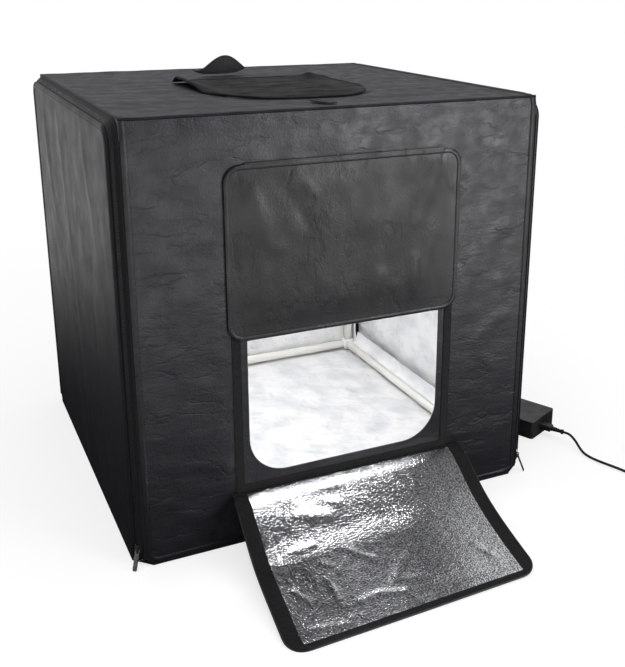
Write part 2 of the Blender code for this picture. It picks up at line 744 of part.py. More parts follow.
for side, word in ((-1, "left"), (1, "right")):
    place = at(side * ZIP_X, 0, 0) @ FACING_SIDE
    swept(word + "_zip_tape_shell", "black_tape", zip_path(tape_low, tape_low), tape_section(1, side), place)
    panel_tape = swept(
        word + "_zip_tape_side",
        "black_tape",
        zip_path(slider_top + FIT, tape_low),
        tape_section(-1, side),
        place,
    )

    # Side panel and its lining, which unzip and fold down about the floor's edge
    panel = flat(
        word + "_side_panel",
        "side_skin",
        [upright_outline(SIDE_Y, FLOOR_TOP, SIDE_TOP, CORNER_CUT, ZIP_CORNER - ZIP_INSET - FIT)],
        SKIN,
        at(side * (SIDE_X - SKIN / 2), 0, 0) @ FACING_SIDE,
    )
    hemmed = (SIDE_Y - SIDE_HEM, FLOOR_TOP + SIDE_HEM, SIDE_TOP - SIDE_HEM)
    lining = flat(
        word + "_side_lining",
        "silver_cloth",
        [upright_outline(*hemmed, CORNER_CUT, ZIP_CORNER - ZIP_INSET)],
        LINING,
        at(side * (SIDE_X - SKIN - FIT - LINING / 2), 0, 0) @ FACING_SIDE,
    )
    hang(pivot(word + "_side_hinge", at(side * SIDE_X, 0, FLOOR_TOP)), panel, lining, panel_tape)

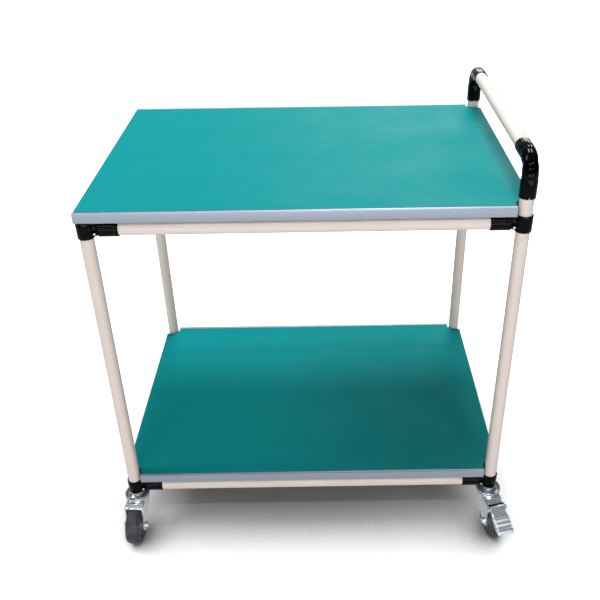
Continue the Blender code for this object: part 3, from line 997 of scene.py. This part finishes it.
def core():
    """The moulded core: a rim, a web with stiffening ribs, and a hub bored for the bush."""
    half = [
        (0.0339, 0.0), (0.0339, 0.0113), (0.0334, 0.0129), (0.0318, 0.0131), (0.0308, 0.0110),
        (0.0298, 0.0070), (0.0150, 0.0062), (0.0122, 0.0090), (0.0114, 0.0165), (0.0106, 0.0172),
        (0.0082, 0.0172), (0.0080, 0.0),
    ]
    shape = along_x(turned(half + mirrored(half[1:-1]), FINE_SIDES, closed=True))
    ribs = 8
    outline = rounded([(-0.0011, 0.0112), (0.0011, 0.0112), (0.0011, 0.0312), (-0.0011, 0.0312)], 0.0004)
    for i in range(ribs):
        rib = extruded(X, outline, -0.0100, 0.0100)
        shape = combine(shape, moved(rib, Matrix.Rotation(2 * math.pi * i / ribs, 4, "X")), "UNION")
    return shape


def bush():
    """The plain bearing pressed through the hub, with a flanged end each side."""
    end = HUB_HALF_WIDTH
    half = [(0.0079, end - 0.0010), (0.0100, end - 0.0008), (0.0098, end), (AXLE_RADIUS + 0.0001, end)]
    return along_x(turned(mirrored(half) + half, 48, closed=True))


def axle():
    """The axle bolt along X: chamfered hex head, washers, locknut with its insert, thread end."""
    face = LEG_OUTER
    seat = face + 0.0010
    flats = 0.0130
    head_washer = washer(AXLE_RADIUS, 0.0082, -seat, -face)
    head = hex_solid(flats, -face - 0.0052, -seat, chamfer_high=False)
    shank = rod(AXLE_RADIUS - 0.0001, -face - 0.0012, seat, 40)
    nut_washer = washer(AXLE_RADIUS, 0.0082, face, seat)
    nut = hex_solid(flats, seat, face + 0.0060, chamfer_high=False)
    insert = turned([(0.0062, face + 0.0059), (0.0062, face + 0.0066), (0.0056, face + 0.0071)], 40)
    end = threaded_end(0.0042, face + 0.0065, face + 0.0080, pitch=0.0009)
    return along_x(join(head_washer, head, shank, nut_washer, nut, insert, end))


def smooth_path(points, steps):
    """A curve through points by Catmull-Rom, with steps points on each stretch."""
    path = []
    last = len(points) - 1
    for i in range(last):
        a, b, c, d = (Vector(points[min(max(i + k, 0), last)]) for k in (-1, 0, 1, 2))
        for k in range(steps):
            t = k / steps
            path.append(0.5 * (2 * b + (c - a) * t + (2 * a - 5 * b + 4 * c - d) * t ** 2
                               + (3 * b - a - 3 * c + d) * t ** 3))
    path.append(Vector(points[last]))
    return path


def pedal_half_width(y):
    """The pedal is narrow between the fork's ears and flares toward its tip."""
    return 0.0176 + 0.0022 * ease((-0.012 - y) / 0.010)


def pedal_fall(fall, y):
    """How far the pedal's side is bent down: not at the hinge, and less toward the tip."""
    return fall * ease((0.001 - y) / 0.010) * (1 - 0.65 * ease((-0.046 - y) / 0.011))


def pedal():
    """The stamped brake pedal: a hinge roll, a flat, three pressed ridges, a turned-down tip and sides."""
    top_points = [
        (0.0049, -0.0016), (0.0050, 0.0008), (0.0036, 0.0036), (0.0004, 0.0049), (-0.0030, 0.0040),
        (-0.0048, 0.0020), (-0.0062, 0.0010), (-0.0090, -0.0002), (-0.0160, -0.0034), (-0.0236, -0.0069),
        (-0.0246, -0.0070), (-0.0256, -0.0060), (-0.0272, -0.0063), (-0.0304, -0.0074), (-0.0314, -0.0092),
        (-0.0322, -0.0110), (-0.0332, -0.0112), (-0.0344, -0.0104), (-0.0360, -0.0108), (-0.0392, -0.0120),
        (-0.0402, -0.0140), (-0.0411, -0.0164), (-0.0424, -0.0176), (-0.0446, -0.0184), (-0.0466, -0.0192),
        (-0.0480, -0.0184), (-0.0496, -0.0186), (-0.0538, -0.0202), (-0.0550, -0.0216), (-0.0562, -0.0240),
        (-0.0572, -0.0262), (-0.0578, -0.0276),
    ]
    section = ((0.0, 0.0), (0.3, 0.0), (0.6, 0.0), (0.80, 0.0), (0.88, 0.0002), (0.94, 0.0008))
    section += ((0.975, 0.0017), (0.994, 0.0028), (1.0, 0.0045), (1.0, 0.0085))
    section = [(-share, fall) for share, fall in reversed(section[1:])] + list(section)
    path = smooth_path(top_points, 3)
    thick = 0.0018
    under = []
    for i, point in enumerate(path):
        ahead = path[min(i + 1, len(path) - 1)] - path[max(i - 1, 0)]
        normal = Vector((ahead.y, -ahead.x)).normalized()
        if normal.y > 0:
            normal = -normal
        under.append(point + normal * thick)
    side_thick = 0.0014
    rings = []
    for share, fall in section:
        inward = math.copysign(side_thick, share) * ease((abs(share) - 0.80) / 0.17)
        ring = []
        for point in path:
            ring.append((share * pedal_half_width(point.x), point.x, point.y - pedal_fall(fall, point.x)))
        for point in reversed(under):
            drop = max(pedal_fall(fall, point.x) - thick, 0.0)
            ring.append((share * pedal_half_width(point.x) - inward, point.x, point.y - drop))
        rings.append(ring)
    return loft(rings)


def pedal_pin():
    """The pedal's pin along X, with a domed rivet head at each end."""
    face = LEG_OUTER
    half = [(0.0029, face), (0.0043, face + 0.0001), (0.0034, face + 0.0014), (0.0012, face + 0.0020)]
    return along_x(turned(mirrored(half) + half, 32))


def make_caster(corner):
    def add(name, shape, finish, body, slot, node, place, **settings):
        stands_for = [node + corner] if node else ()
        add_piece(name + corner, shape, [finish], body + corner, slot, stands_for, place, **settings)

    place = caster_place(corner)
    axle_place = place @ at(0, -TRAIL, AXLE_HEIGHT)
    braked = "brake_pedal_" + corner in frame["nodes"]
    pin = place.inverted() @ Vector(JOINTS[corner + "_brake_press"]["pos_m"]) if braked else None
    add_piece("upper_race_" + corner, upper_race(), [RACE_ZINC_WITH_PAINTED_SHADE], "frame", "caster_zinc",
              ["caster_head_" + corner], place)
    add_piece("caster_stem_" + corner, stem(), [BOLT_ZINC], "frame", "caster_zinc", (), place, whole=False)
    add("ball_race_", ball_race(), BOLT_ZINC, "swivel_", "caster_zinc", "", place, whole=False)
    add("fork_", fork(braked, pin), ZINC, "swivel_", "caster_zinc", "caster_fork_", place, edge=0.0004)
    add("axle_bolt_", axle(), BOLT_ZINC, "swivel_", "caster_zinc", "caster_axle_", axle_place, whole=False)
    add("tread_", tread(), TREAD, "wheel_", "wheel_rubber", "caster_wheel_", axle_place)
    add("wheel_core_", core(), CORE, "wheel_", "wheel_rubber", "", axle_place)
    add("wheel_bush_", bush(), BOLT_ZINC, "wheel_", "caster_zinc", "", axle_place)
    if braked:
        pedal_place = place @ Matrix.Translation(pin)
        add("pedal_plate_", pedal(), PEDAL_ZINC, "pedal_", "pedal_steel", "brake_pedal_", pedal_place,
            edge=0.0003)
        add("pedal_pin_", pedal_pin(), BOLT_ZINC, "pedal_", "pedal_steel", "", pedal_place)


for caster_corner in CORNERS:
    make_caster(caster_corner)


# Stage

def add_floor():
    """A plain pale floor that runs far past the view. It glows, and looks lighter than it lights the cart; to
    the camera its glow is dimmed by ambient occlusion, which paints a shadow under the cart.
    """
    shape = bmesh.new()
    bmesh.ops.create_circle(shape, cap_ends=True, segments=96, radius=30.0)
    mesh = mesh_of(shape, "floor")
    finish = Finish("floor_glow_and_painted_shadow", (0.40, 0.40, 0.40), 0.85, Emission_Color=(1.0, 1.0, 1.0, 1.0))
    # Painted shadow: the glow that the camera sees is scaled by ambient occlusion, so the floor darkens under
    # and beside the cart
    painted_shadow_ao = finish.node("AmbientOcclusion", samples=8)
    painted_shadow_ao.inputs["Distance"].default_value = 0.7
    glow_with_painted_shadow = finish.node("Mix", data_type="FLOAT")
    glow_with_painted_shadow.inputs["A"].default_value = 0.30
    finish.link(remap(finish.tree, painted_shadow_ao.outputs["AO"], 0.40, 0.95, 0.0, 1.25), glow_with_painted_shadow.inputs["B"])
    finish.link(finish.node("LightPath").outputs["Is Camera Ray"], glow_with_painted_shadow.inputs["Factor"])
    finish.link(glow_with_painted_shadow.outputs["Result"], finish.shader.inputs["Emission Strength"])
    finish.set_socket("Specular IOR Level", 0.1)
    finish.tint(finish.noise(1.5), 0.4, 0.7, 0.3, (0.39, 0.39, 0.394))
    mesh.materials.append(finish.material)
    floor = add_object("floor", mesh)


def add_light(name, place, target, size, power):
    lamp = bpy.data.lights.new(name, "AREA")
    lamp.shape = "RECTANGLE"
    lamp.size, lamp.size_y = size
    lamp.energy = power
    light = add_object(name, lamp)
    light.location = place
    light.rotation_euler = (Vector(target) - Vector(place)).to_track_quat("-Z", "Y").to_euler()


def add_world():
    """A calm surround, darker in front than behind, that shows as a white backdrop."""
    world = bpy.data.worlds.new("studio")
    world.use_nodes = True
    tree = world.node_tree
    nodes = tree.nodes
    link = tree.links.new
    room = nodes["Background"]

    def product(one, two):
        made = nodes.new("ShaderNodeMath")
        made.operation = "MULTIPLY"
        link(one, made.inputs[0])
        link(two, made.inputs[1])
        return made.outputs[0]

    coordinates = nodes.new("ShaderNodeTexCoord")
    split = nodes.new("ShaderNodeSeparateXYZ")
    link(coordinates.outputs["Generated"], split.inputs[0])
    side, depth = split.outputs["X"], split.outputs["Y"]
    front_to_back = remap(tree, depth, -0.7, 0.9, 0.10, 0.42)
    sideways = remap(tree, product(side, side), 0.05, 0.6, 1.0, 0.12)
    handle_end = remap(tree, side, -0.1, 0.6, 1.0, 0.4)
    link(product(front_to_back, product(sideways, handle_end)), room.inputs["Strength"])
    room.inputs["Color"].default_value = (0.97, 0.985, 1.0, 1.0)
    backdrop = nodes.new("ShaderNodeBackground")
    backdrop.inputs["Color"].default_value = (1.0, 1.0, 1.0, 1.0)
    seen = nodes.new("ShaderNodeLightPath")
    mix = nodes.new("ShaderNodeMixShader")
    link(seen.outputs["Is Camera Ray"], mix.inputs["Fac"])
    link(room.outputs[0], mix.inputs[1])
    link(backdrop.outputs[0], mix.inputs[2])
    link(mix.outputs[0], nodes["World Output"].inputs["Surface"])
    bpy.context.scene.world = world


def add_lights():
    """A soft light high above and behind, two ceiling tubes, and panels at the left, behind and in front."""
    add_light("overhead", (0.08, 1.50, 4.85), (0, 0, 0.85), (1.5, 1.5), 198)
    add_light("tube", (0, -1.95, 2.95), (0, -0.3, 0.8), (3.0, 0.03), 22)
    add_light("far_tube", (0, -3.3, 2.25), (0, -0.3, 0.8), (3.4, 0.035), 22)
    add_light("side", (-3.0, 0, 4.0), (0, 0, 0.2), (1.2, 1.6), 70)
    add_light("panel", (1.1, 3.4, 2.05), (0.2, 0, 0.7), (2.4, 1.1), 42)
    add_light("front", (0.3, -3.6, 0.75), (0, 0, 0.45), (4.6, 0.8), 55)


def add_camera():
    """The camera's place is set from the cart: its lens axis meets the cart's long middle plane."""
    deck_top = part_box("upper_edge_strip_front")[1].z
    middle_x = (middle("post_front_left").x + middle("post_front_right").x) / 2
    yaw, pitch, roll = (math.radians(angle) for angle in (0.04, -31.93, -0.88))
    lens_in_frames = 1.2825
    data = bpy.data.cameras.new("camera")
    data.sensor_width = 36.0
    data.lens = lens_in_frames * data.sensor_width
    data.shift_x = -0.0446
    camera = add_object("camera", data)
    camera.location = (middle_x + 0.0396, -1.6224, deck_top + 0.6196)
    aim = Matrix.Rotation(-yaw, 4, "Z") @ Matrix.Rotation(math.pi / 2 + pitch, 4, "X")
    camera.rotation_euler = (aim @ Matrix.Rotation(roll, 4, "Z")).to_euler()
    bpy.context.scene.camera = camera


add_floor()
add_world()
add_lights()
add_camera()
bpy.context.scene.view_settings.view_transform = "Standard"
════════
- **Aim of the exercise**
In the listing above, please print only the lines from the first one to the line where "panel, lining, panel_tape)" appears, exactly as written, both of those lines included.

- **The answer**
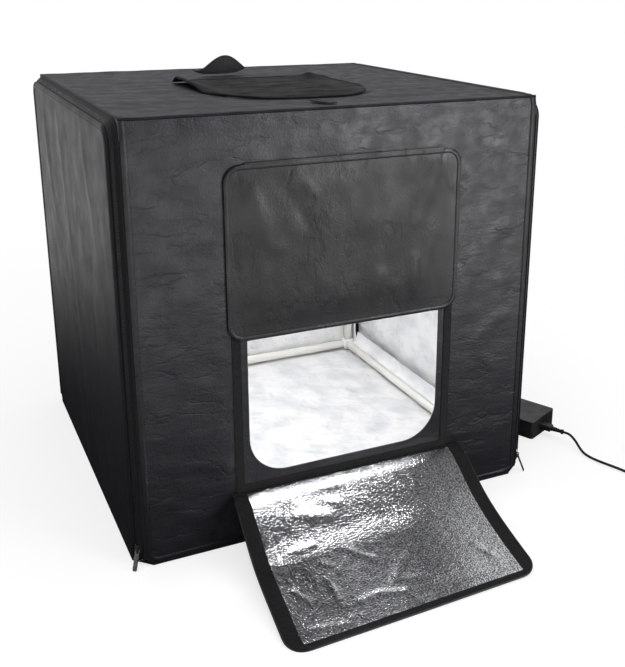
Write part 2 of the Blender code for this picture. It picks up at line 744 of part.py. More parts follow.
for side, word in ((-1, "left"), (1, "right")):
    place = at(side * ZIP_X, 0, 0) @ FACING_SIDE
    swept(word + "_zip_tape_shell", "black_tape", zip_path(tape_low, tape_low), tape_section(1, side), place)
    panel_tape = swept(
        word + "_zip_tape_side",
        "black_tape",
        zip_path(slider_top + FIT, tape_low),
        tape_section(-1, side),
        place,
    )

    # Side panel and its lining, which unzip and fold down about the floor's edge
    panel = flat(
        word + "_side_panel",
        "side_skin",
        [upright_outline(SIDE_Y, FLOOR_TOP, SIDE_TOP, CORNER_CUT, ZIP_CORNER - ZIP_INSET - FIT)],
        SKIN,
        at(side * (SIDE_X - SKIN / 2), 0, 0) @ FACING_SIDE,
    )
    hemmed = (SIDE_Y - SIDE_HEM, FLOOR_TOP + SIDE_HEM, SIDE_TOP - SIDE_HEM)
    lining = flat(
        word + "_side_lining",
        "silver_cloth",
        [upright_outline(*hemmed, CORNER_CUT, ZIP_CORNER - ZIP_INSET)],
        LINING,
        at(side * (SIDE_X - SKIN - FIT - LINING / 2), 0, 0) @ FACING_SIDE,
    )
    hang(pivot(word + "_side_hinge", at(side * SIDE_X, 0, FLOOR_TOP)), panel, lining, panel_tape)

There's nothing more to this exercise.